Ask your attorney about the Fifth Amendment, which protects you from being forced to give the government self-incriminating testimony. If turning over an encryption key or password triggers this right, not even a court can force you to divulge the information. If turning over an encryption key or password will reveal to the government information it does not have (such as demonstrating that you have control over files on a computer), there is a strong argument that the Fifth Amendment protects you. If, however, turning over passwords and encryption keys will not result in a “testimonial act,” for instance demonstrating that you have control over the data, then the Fifth Amendment may not protect you. Your attorney can help you figure out how this applies in a particular situation.

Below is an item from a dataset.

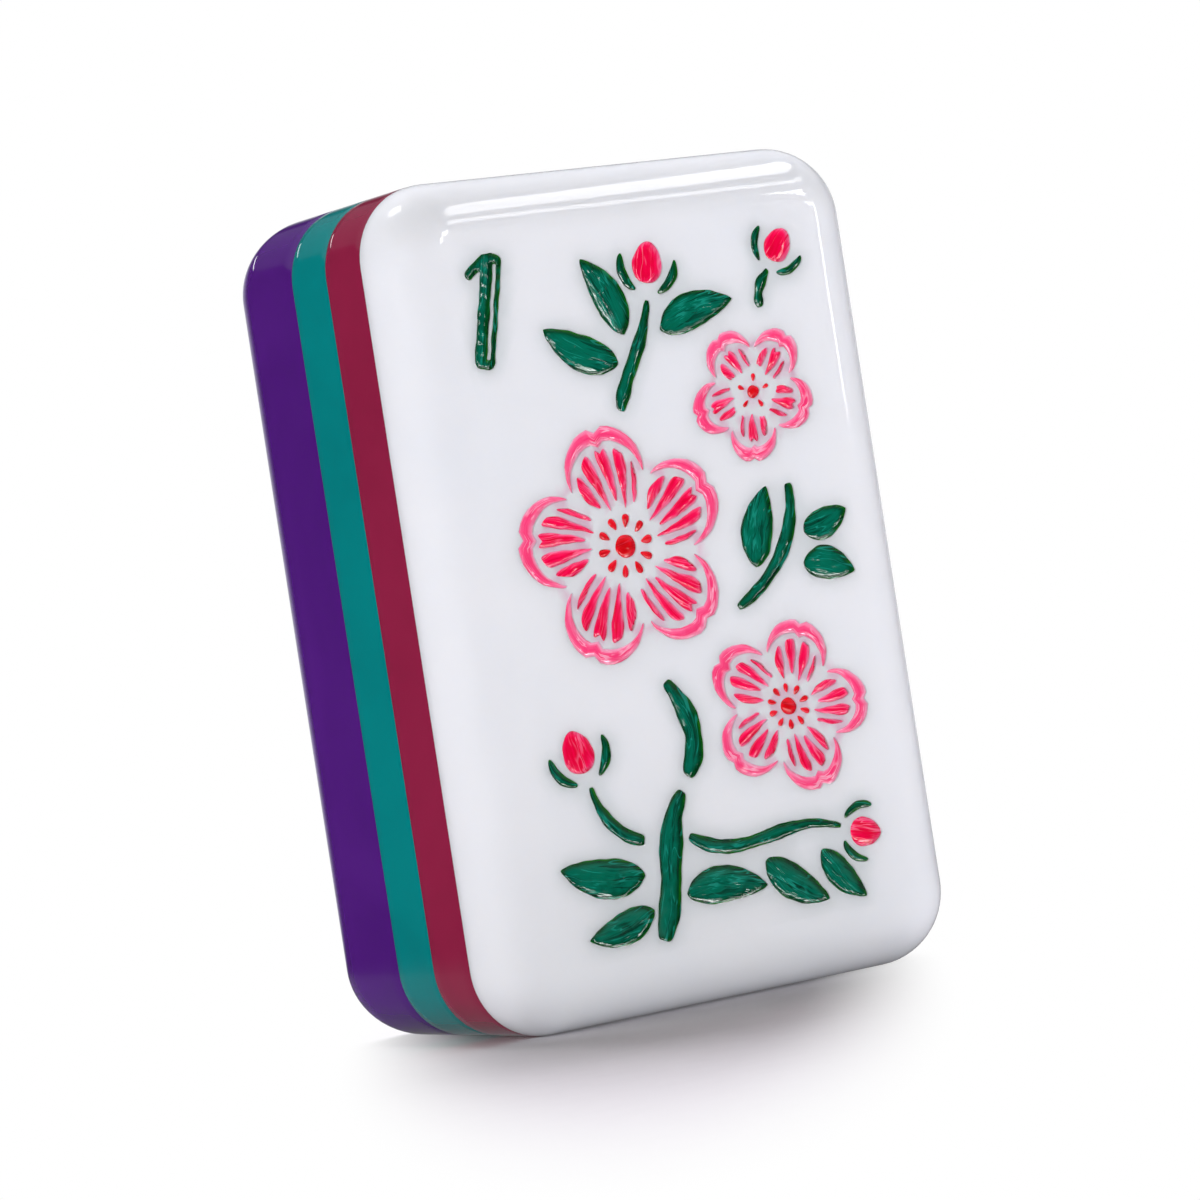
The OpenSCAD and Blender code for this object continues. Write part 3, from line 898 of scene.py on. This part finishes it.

And just because the police cannot compel you to give up your password, doesn’t mean that they can’t pressure you. The police may detain you and you may go to jail rather than being immediately released if they think you’re refusing to be cooperative. You will need to decide whether to comply.
The Police Have my Phone, How do I Get it Back?
If your phone or electronic device was illegally seized, and is not promptly returned when you are released, you can have your attorney file a motion with the court to have your property returned. If the police believe that evidence of a crime was found on your electronic device, including in your photos or videos, the police can keep it as evidence. They may also attempt to make you forfeit your electronic device, but you can challenge that in court.
Cell phones and other electronic devices are an essential component of 21st century protests. Everyone in the United States, both citizens and non-citizens, can and should exercise their First Amendment right to free speech and assembly, and hopefully the above tips can be a useful guide for you to intelligently manage the risks to your property and privacy.